Kubernetes itself is setup with custom admission controllers and operators for each entity in the above model. Upon receipt of an entity's manifest the admission controllers perform additional validation; this may include calling out to the applications associated with the controller.

If everything validates then the operator for an entity will provision resources for the entity according to what's in the configuration files, using the associated applications. It achieves this because Kubernetes’ operators are built around the idea of a control loop. Each time the configuration files are changed via a PR, or based on a defined schedule, the operators compare the current state of the entity's resources with the desired state declared in the configuration files. If the states do not match then the operators reconcile the entity's resources to the desired state in the configuration files.

Note that Kubernetes provides more than the reconciliation framework used by the deployment service. It is, after all, a system for automating the deployment, scaling, and management of containerised applications. Our deployment capability only utilises Kubernetes’ reconciliation framework because the controllers and operators provide an extensible mechanism to provision and manage the resources associated with each entity.
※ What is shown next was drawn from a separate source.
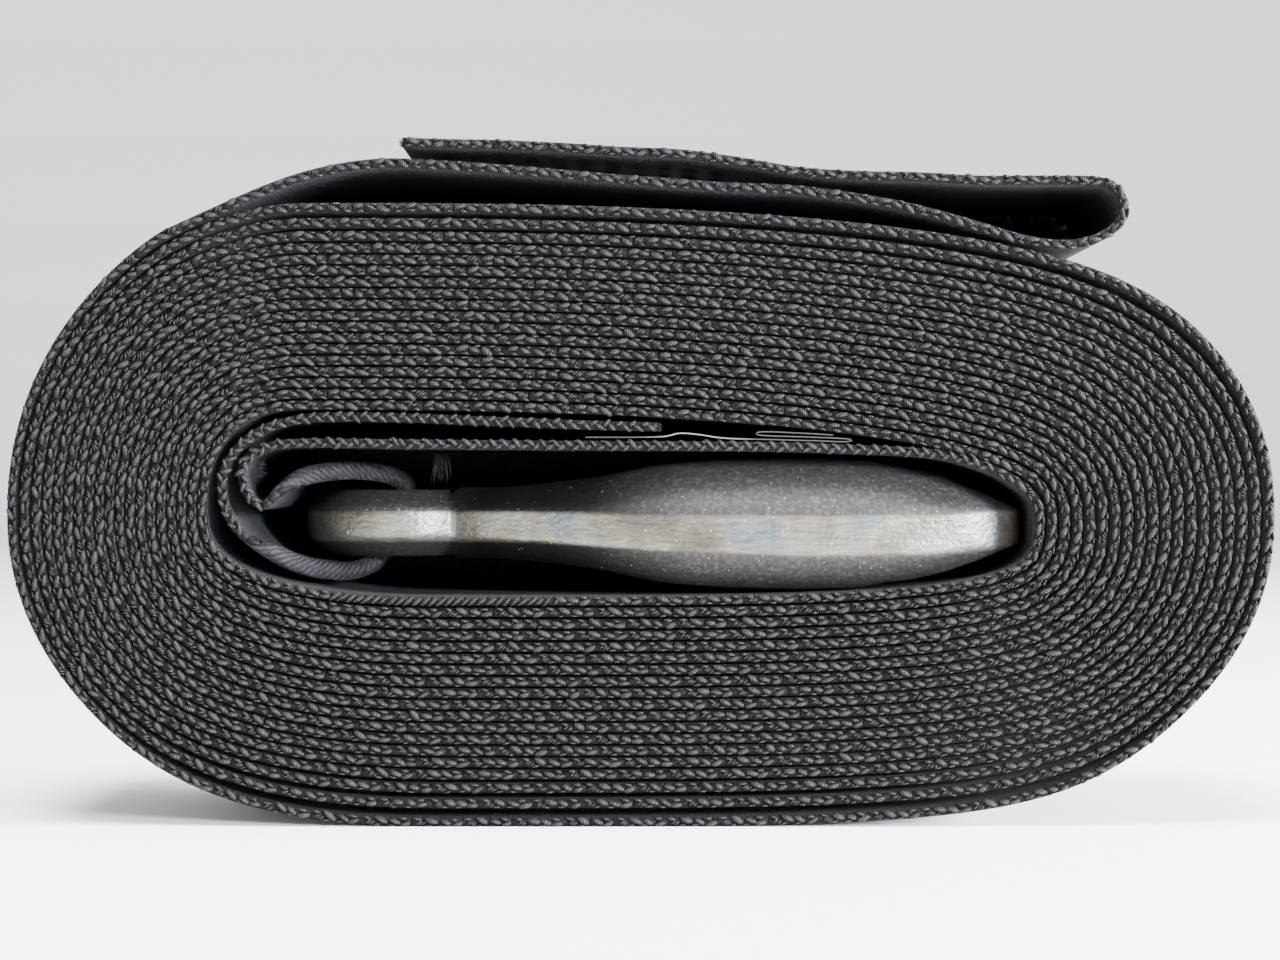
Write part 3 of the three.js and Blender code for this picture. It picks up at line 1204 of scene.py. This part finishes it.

The custom controllers and operators together with the Kubernetes’ reconciliation framework allow us to deploy data pipelines.

In this article we've presented a new capability for deploying data pipelines. The capability:

abstracts platform capabilities from users:
- allowing them to focus on their strength (defining transformation logic); and
- gives them a simple consistent way to self-serve the deployment of their transformation logic;
gives platform teams more control over the evolution of the platform; and
provides a mechanism to apply governance to data pipeline deployments.

The new capability is able to do this because it's design starting point is the users’ process. As a result the capability ties together separate but related problem spaces of data discovery, data governance, and data pipeline deployment & management.